Death and vulgarity are the only two facts in the nineteenth century that one cannot explain away.

—Oscar Wilde, 1891

Epitaph, n. An inscription on a tomb, showing that virtues acquired by death have a retroactive effect.

—Ambrose Bierce, 1906

Death renders all equal.

—Claudian, c. 395

I think it makes small difference to the dead if they are buried in the tokens of luxury.
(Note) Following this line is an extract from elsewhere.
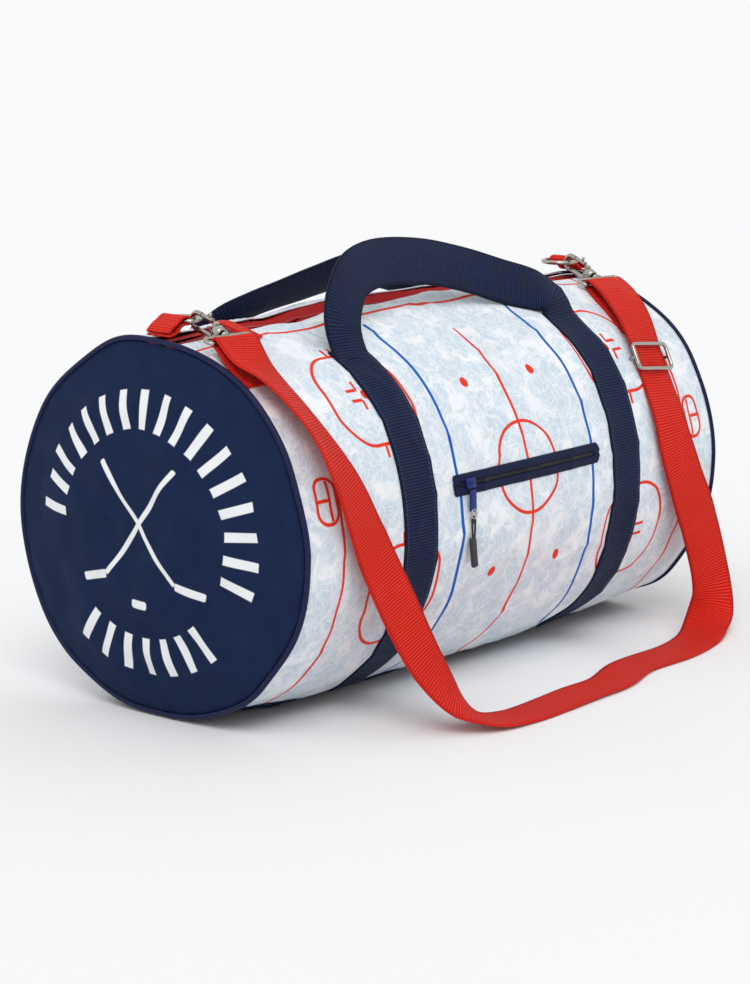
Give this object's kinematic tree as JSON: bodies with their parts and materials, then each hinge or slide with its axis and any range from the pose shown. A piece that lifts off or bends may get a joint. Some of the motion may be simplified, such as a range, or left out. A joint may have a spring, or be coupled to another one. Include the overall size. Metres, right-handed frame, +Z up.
{
  "type": "barrel equipment bag",
  "caption": "Barrel-shaped zipped fabric sports bag with webbing handles, a front zip pocket and a clip-on adjustable shoulder strap.",
  "frame": {"origin": "on the floor, in the middle of the flat underside of the barrel", "axes": "+X along the barrel from the near end to the far end, -Y towards the side with the pocket and the strap, +Z up"},
  "size_m": [0.5756, 0.3761, 0.3462],
  "materials": {
    "printed_fabric": "printed polyester, matt",
    "navy_fabric": "plain weave, matt",
    "navy_webbing": "cross-ribbed webbing",
    "navy_piping": "smooth covered cord",
    "red_zip_tape": "woven tape",
    "red_coil": "moulded coil",
    "red_webbing": "cross-ribbed webbing",
    "navy_zip_tape": "woven tape",
    "black_coil": "moulded coil",
    "red_paint": "satin enamel",
    "blue_paint": "satin enamel",
    "pocket_lining": "thin plain lining",
    "nickel": "bright nickel plate",
    "black_cord": "braided cord",
    "charcoal_rubber": "matt moulded rubber"
  },
  "bodies": {
    "bag": {"front_panel": "printed_fabric", "back_panel": "printed_fabric", "base_panel": "navy_fabric", "near_end_panel": "navy_fabric", "far_end_panel": "navy_fabric", "near_piping": "navy_piping", "far_piping": "navy_piping", "main_zip_tape_front": "red_zip_tape", "main_zip_tape_back": "red_zip_tape", "main_zip_coil": "red_coil", "main_zip_near_stop": "nickel", "main_zip_far_stop": "nickel", "pocket_zip_tape_upper": "navy_zip_tape", "pocket_zip_tape_lower": "navy_zip_tape", "pocket_zip_coil": "black_coil", "pocket_zip_near_stop": "nickel", "pocket_zip_far_stop": "nickel", "pocket_pouch": "pocket_lining", "front_near_band": "navy_webbing", "back_near_band": "navy_webbing", "front_far_band": "navy_webbing", "back_far_band": "navy_webbing", "near_tab": "red_webbing", "far_tab": "red_webbing"},
    "front_grip": {"front_handle": "navy_webbing"},
    "back_grip": {"back_handle": "navy_webbing"},
    "zip_slider": {"main_slider": "red_paint"},
    "zip_pull": {"main_pull": "red_webbing"},
    "pocket_runner": {"pocket_slider": "blue_paint"},
    "pocket_hanger": {"pocket_pull_tab": "blue_paint", "pocket_pull_ring": "nickel", "pocket_pull_cord": "black_cord", "pocket_pull_grip": "charcoal_rubber"},
    "near_ring": {"near_d_ring": "nickel"},
    "far_ring": {"far_d_ring": "nickel"},
    "strap": {"shoulder_strap": "red_webbing", "near_swivel_eye": "nickel", "far_swivel_eye": "nickel"},
    "near_hook": {"near_hook_body": "nickel"},
    "far_hook": {"far_hook_body": "nickel"},
    "near_gate": {"near_hook_gate": "nickel"},
    "far_gate": {"far_hook_gate": "nickel"},
    "slide": {"slide_adjuster": "nickel"}
  },
  "joints": [
    {"name": "front_handle_fold", "type": "hinge", "parent": "bag", "child": "front_grip", "pos_m": [0, -0.076, 0.271], "axis": [1, 0, 0], "range_deg": [-12, 130]},
    {"name": "back_handle_fold", "type": "hinge", "parent": "bag", "child": "back_grip", "pos_m": [0, 0.076, 0.271], "axis": [-1, 0, 0], "range_deg": [0, 130]},
    {"name": "main_zip_slide", "type": "slide", "parent": "bag", "child": "zip_slider", "axis": [1, 0, 0], "range_m": [0, 0.396]},
    {"name": "main_pull_flip", "type": "hinge", "parent": "zip_slider", "child": "zip_pull", "pos_m": [-0.198, 0, 0.292], "axis": [-1, 0, 0], "range_deg": [0, 160]},
    {"name": "pocket_zip_slide", "type": "slide", "parent": "bag", "child": "pocket_runner", "axis": [1, 0, 0], "range_m": [0, 0.152]},
    {"name": "pocket_pull_swing", "type": "hinge", "parent": "pocket_runner", "child": "pocket_hanger", "pos_m": [-0.076, -0.14654, 0.16684], "axis": [-1, 0, 0], "range_deg": [0, 120]},
    {"name": "near_ring_lift", "type": "hinge", "parent": "bag", "child": "near_ring", "pos_m": [-0.241, 0, 0.299], "axis": [0, -1, 0], "range_deg": [0, 6]},
    {"name": "far_ring_lift", "type": "hinge", "parent": "bag", "child": "far_ring", "pos_m": [0.241, 0, 0.299], "axis": [0, 1, 0], "range_deg": [0, 6]},
    {"name": "strap_swing", "type": "hinge", "parent": "bag", "child": "strap", "pos_m": [-0.234, -0.014, 0.299], "axis": [-1, -0.0005, 0], "range_deg": [0, 145]},
    {"name": "near_hook_swivel", "type": "hinge", "parent": "strap", "child": "near_hook", "pos_m": [-0.23608, -0.03379, 0.29367], "axis": [0.101, 0.9606, 0.2588], "range_deg": [-20, 20]},
    {"name": "far_hook_swivel", "type": "hinge", "parent": "strap", "child": "far_hook", "pos_m": [0.23019, -0.03297, 0.29229], "axis": [0.1642, 0.9312, 0.3256], "range_deg": [-15, 15]},
    {"name": "near_gate_press", "type": "hinge", "parent": "near_hook", "child": "near_gate", "pos_m": [-0.23589, -0.03197, 0.30037], "axis": [-0.9945, 0.1045, 0], "range_deg": [0, 25], "stiffness_Nm_per_rad": 0.002, "springref_deg": -11.46},
    {"name": "far_gate_press", "type": "hinge", "parent": "far_hook", "child": "far_gate", "pos_m": [0.23042, -0.03163, 0.29911], "axis": [-0.9848, 0.1736, 0], "range_deg": [0, 25], "stiffness_Nm_per_rad": 0.002, "springref_deg": -11.46},
    {"name": "slide_shift", "type": "slide", "parent": "strap", "child": "slide", "axis": [0.116, 0.4787, 0.8703], "range_m": [0, 0.012]}
  ]
}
All this is an empty glorification left for those who live.

—Euripides, 415 BC

A god cannot procure death for himself, even if he wished it, which, so numerous are the evils of life, has been granted to man as our chief good.

—Pliny the Elder, c. 77

There is no man so fortunate that there shall not be by him when he is dying some who are pleased with what is going to happen.

—Marcus Aurelius, c. 175

Can we not live without pleasure, who cannot but with pleasure die?

—Tertullian, c. 215

I am about to take my last voyage, a great leap in the dark.

—Thomas Hobbes, 1679

The call of death is a call of love. Death can be sweet if we answer it in the affirmative, if we accept it as one of the great eternal forms of life and transformation.

—Hermann Hesse, 1950

I order that my funeral ceremonies be extremely modest, and that they take place at dawn or at the evening Ave Maria, without song or music.

—Giuseppe Verdi, 1900

Those from whom we were born have long since departed, and those with whom we grew up exist only in memory. We, too, through the approach of death, become, as it were, trees growing on the sandy bank of a river.

—Bhartrihari, c. 400

Imagine a number of men in chains, all under sentence of death, some of whom are each day butchered in the sight of the others; those remaining see their own condition in that of their fellows and, looking at each other with grief and despair, await their turn. This is an image of the human condition.

—Blaise Pascal, 1669

There never is absolute birth nor complete death, in the strict sense, consisting in the separation of the soul from the body. What we call births are developments and growths, while what we call deaths are envelopments and diminutions.